Unacknowledged, it corrodes. But expressed with intention, anger becomes fuel: for setting boundaries, telling the truth, realigning with your values, and protecting what matters.
Nature, when she formed man for society, endowed him an original desire to please, and an original aversion to offend his brethren.
-Adam Smith, Scottish philosopher and economist, The Theory of Moral Sentiments, 1759
Guilt evolved to keep us accountable. It signals when we’ve stepped out of alignment with our values or harmed someone we care about. It’s not a punishment, it’s a prompt. A GPS saying: Turn around. Make it right.
The trouble is, many don’t differentiate healthy guilt (the kind that points toward repair) from chronic guilt (the kind that shows up simply for disappointing someone, even if your choice was values-aligned). One guides. The other weighs you down.

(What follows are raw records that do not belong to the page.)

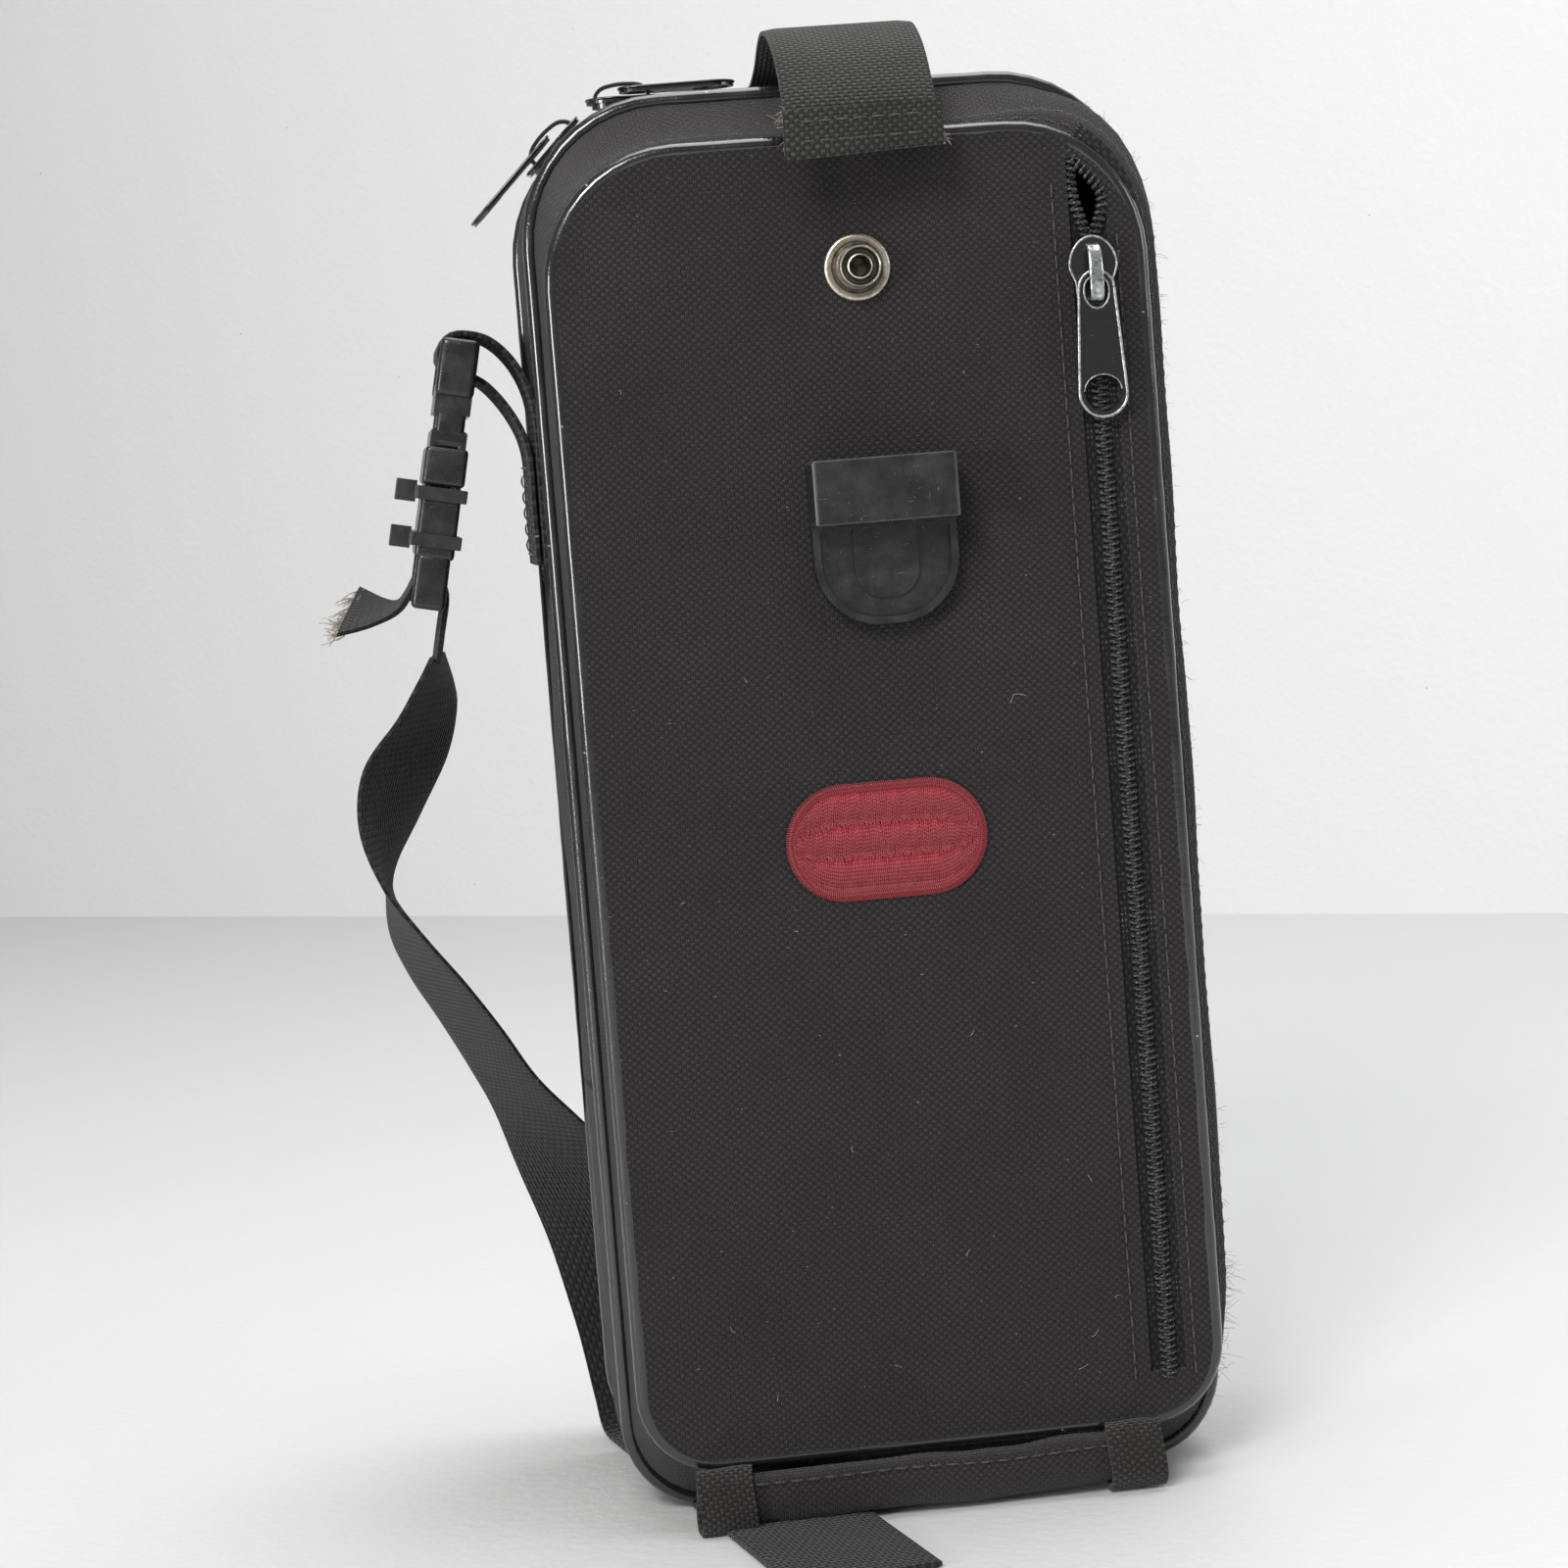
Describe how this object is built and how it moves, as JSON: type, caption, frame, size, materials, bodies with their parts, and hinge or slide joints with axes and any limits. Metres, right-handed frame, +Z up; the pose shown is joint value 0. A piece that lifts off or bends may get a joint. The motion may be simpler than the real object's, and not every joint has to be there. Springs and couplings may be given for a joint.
{
  "type": "padded carrying case",
  "caption": "Upright soft padded carrying case with a zipped fold-down front, zipped front pocket, top tab, shoulder strap and belt clip dock.",
  "frame": {"origin": "middle of the bottom face that the case stands on", "axes": "+X to the right seen from the front, +Y from the front pocket to the back panel, +Z up the height"},
  "size_m": [0.1602, 0.1377, 0.2813],
  "materials": {
    "case_fabric": "coarse basket-woven nylon, matte, slightly worn",
    "foam": "closed-cell foam padding",
    "lining": "smooth woven nylon lining",
    "vinyl_piping": "glossy vinyl over cord, nicked",
    "zip_tape": "fine woven tape",
    "zip_coil": "nylon coil, semi-gloss",
    "webbing": "ribbed webbing, faded and frayed",
    "plated_metal": "worn nickel plate",
    "black_plastic": "moulded, scratched",
    "tie_nylon": "smooth nylon",
    "slider_enamel": "black enamel, bright worn edges",
    "red_thread": "satin-stitch thread"
  },
  "bodies": {
    "case": {"back_panel": "case_fabric", "back_foam": "foam", "back_lining": "lining", "rear_piping": "vinyl_piping", "side_gusset": "case_fabric", "side_foam": "foam", "side_lining": "lining", "bottom_gusset": "case_fabric", "bottom_foam": "foam", "bottom_lining": "lining", "main_tape_rear": "zip_tape", "main_coil_rear": "zip_coil", "lower_cover_panel": "case_fabric", "lower_cover_foam": "foam", "lower_cover_lining": "lining", "lower_cover_piping": "vinyl_piping", "lower_pocket_gusset": "case_fabric", "lower_pocket_piping": "vinyl_piping", "lower_pocket_front": "case_fabric", "lower_pocket_tapes": "zip_tape", "lower_pocket_coils": "zip_coil", "hem_roll": "case_fabric", "hem_wrap_left": "webbing", "hem_wrap_right": "webbing", "tab_seam": "webbing", "strap_stub": "webbing", "shoulder_strap": "webbing"},
    "cover": {"main_tape_front": "zip_tape", "main_coil_front": "zip_coil", "cover_panel": "case_fabric", "cover_foam": "foam", "cover_lining": "lining", "cover_piping": "vinyl_piping", "front_gusset": "case_fabric", "pocket_gusset": "case_fabric", "pocket_piping": "vinyl_piping", "pocket_front": "case_fabric", "pocket_tape_left": "zip_tape", "pocket_tape_right": "zip_tape", "pocket_coil_left": "zip_coil", "pocket_coil_right": "zip_coil", "snap_stud": "plated_metal", "snap_rivet": "plated_metal", "dock_base": "black_plastic", "dock_hood": "black_plastic", "dock_rivets": "plated_metal", "embroidered_patch": "red_thread"},
    "pocket_slider": {"pocket_slider": "slider_enamel"},
    "pocket_pull": {"pocket_pull": "slider_enamel"},
    "main_slider_top": {"main_slider_top": "slider_enamel"},
    "main_pull_top": {"main_pull_top": "slider_enamel"},
    "main_slider_left": {"main_slider_left": "slider_enamel"},
    "main_pull_left": {"main_pull_left": "slider_enamel"},
    "tab": {"top_tab": "webbing", "tab_hem": "webbing"},
    "buckle": {"buckle_male": "black_plastic", "buckle_female": "black_plastic", "cable_tie_upper": "tie_nylon", "cable_tie_lower": "tie_nylon", "strap_tail": "webbing"}
  },
  "joints": [
    {"name": "cover_fold", "type": "hinge", "parent": "case", "child": "cover", "pos_m": [0, -0.035, 0.081], "axis": [1, 0, 0], "range_deg": [0, 90]},
    {"name": "tab_lift", "type": "hinge", "parent": "case", "child": "tab", "pos_m": [0.003, 0.016, 0.273], "axis": [-1, 0, 0], "range_deg": [0, 168]},
    {"name": "pocket_slide", "type": "slide", "parent": "cover", "child": "pocket_slider", "axis": [0, 0, 1], "range_m": [-0.12, 0.0085]},
    {"name": "pocket_pull_swing", "type": "hinge", "parent": "pocket_slider", "child": "pocket_pull", "pos_m": [0.0455, -0.0363, 0.23], "axis": [-1, 0, 0], "range_deg": [0, 170]},
    {"name": "top_slide", "type": "slide", "parent": "case", "child": "main_slider_top", "axis": [1, 0, 0], "range_m": [0, 0.0725]},
    {"name": "top_pull_swing", "type": "hinge", "parent": "main_slider_top", "child": "main_pull_top", "pos_m": [-0.0365, -0.003, 0.2731], "axis": [0, -1, 0], "range_deg": [0, 110]},
    {"name": "left_slide_arc", "type": "hinge", "parent": "case", "child": "main_slider_left", "pos_m": [-0.0315, -0.003, 0.2435], "axis": [0, -1, 0], "range_deg": [0, 40]},
    {"name": "left_pull_swing", "type": "hinge", "parent": "main_slider_left", "child": "main_pull_left", "pos_m": [-0.05243, -0.003, 0.26443], "axis": [0, 1, 0], "range_deg": [0, 110]},
    {"name": "buckle_swing", "type": "hinge", "parent": "case", "child": "buckle", "pos_m": [-0.072, 0.017, 0.226], "axis": [0, 1, 0], "range_deg": [-4, 15]}
  ],
  "couplings": [
    {"joint": "tab_lift", "follows": "cover_fold", "ratio": 1.85}
  ]
}
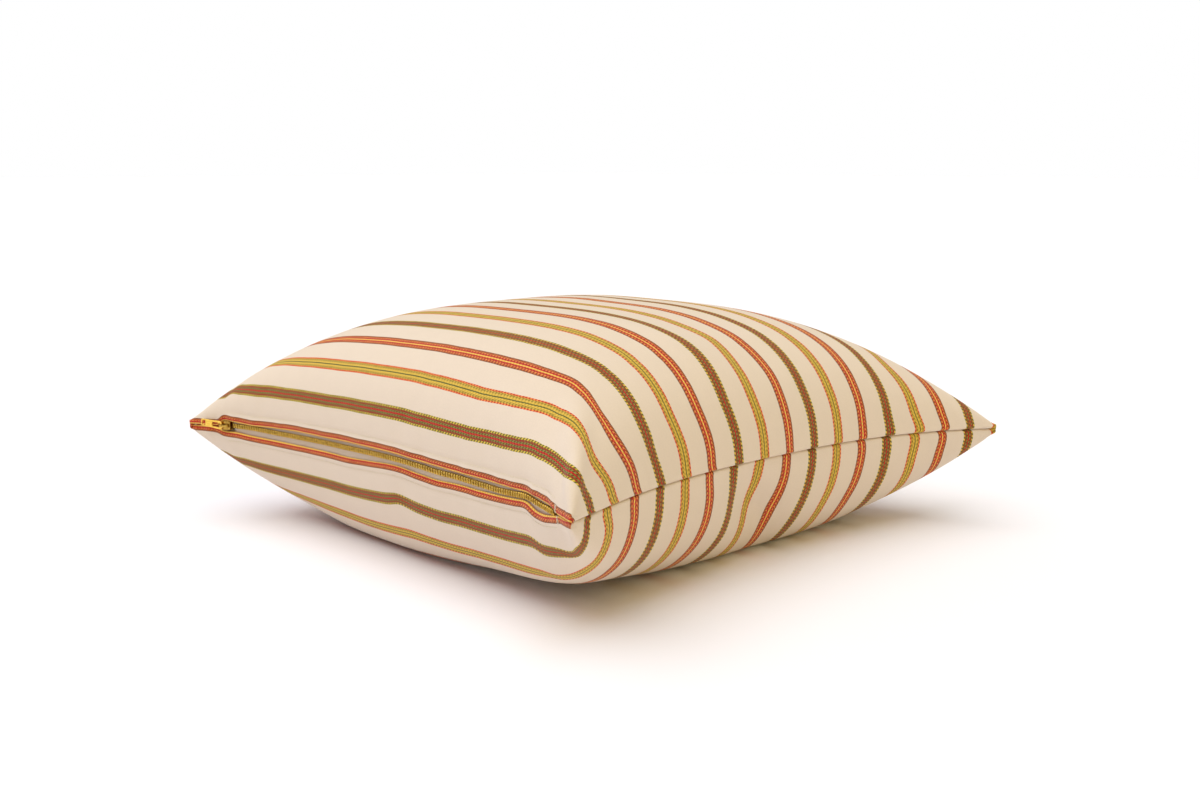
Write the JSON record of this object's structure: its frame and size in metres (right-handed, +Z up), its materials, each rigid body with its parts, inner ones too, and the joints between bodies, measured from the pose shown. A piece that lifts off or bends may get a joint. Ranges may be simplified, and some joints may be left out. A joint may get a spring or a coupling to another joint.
{
  "type": "cushion cover",
  "caption": "Square cushion cover of striped cloth, filled and lying on its back, with a brass zip in one edge.",
  "frame": {"origin": "on the surface that the cushion lies on, under the middle of its outline", "axes": "+Z up through the thickness, +X along the zip edge from the slider to the closed end, the zip in the -Y edge"},
  "size_m": [0.428, 0.4236, 0.1602],
  "materials": {
    "striped_cloth": "smooth woven cotton, cream ground with narrow woven stripes in red, ochre yellow and olive brown",
    "zip_tape": "woven zip tape, beige grey",
    "teeth_brass": "antique brass teeth",
    "slider_brass": "polished brass slider and pull"
  },
  "bodies": {
    "root": {"cushion": "striped_cloth", "zip_tape_upper": "zip_tape", "zip_tape_lower": "zip_tape", "zip_teeth_upper": "teeth_brass", "zip_teeth_lower": "teeth_brass", "zip_slider": "slider_brass", "zip_pull": "slider_brass"}
  },
  "joints": []
}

And shame too has a function. It protects belonging. In moderation, it curbs harm. But when it becomes tied to identity, not action, it paralyzes.
What The Research Says
Suppression of anger has shown to increase heart rate and blood pressure. Suppression doesn’t eliminate anger, it stores it. And stored anger tends to leak out in unhelpful ways: more anger, sleep issues, anxiety and worry, addiction, and strained relationships.
A 2025 meta-analysis of 81 studies found that those who rely on avoidance, suppression, or rumination experience more anger, volatility, and disconnection. Those who practice acceptance of anger and cognitive reappraisal, skills like naming and reframing their anger, reported less anger.
A 2024 meta-analysis of 154 studies debunked the “venting” myth. Arousal-reducing practices like mindful awareness, deep breathing, progressive muscle relaxation, and yoga consistently reduce anger across age, gender, race, culture, and setting, including correctional facilities. Arousal-increasing activities like jogging significantly increased anger.
Key Takeaways?
→Cooling down activities work better than energizing ones in navigating anger.
→What helps isn’t trying to eliminate uncomfortable emotions, but learning to accept and feel them fully while choosing to act in line with your values, not your fears or old habits.
One Simple Practice: Willing Hands
Ask yourself:
What’s my relationship to anger?
Willing Hands is a simple body posture: sit down, relax your shoulders, close your eyes, and drop your hands gently, open and face-up.
This posture signals to your nervous system a non-defensive and open stance. It helps interrupt your autopilot response to act out or suppress, and creates a pause.
In that pause, breathe, and ask yourself:
What kind of person do I want to be right now?
Not what feels good, but what matters.
Let your values, not your fear or frustration, shape your response.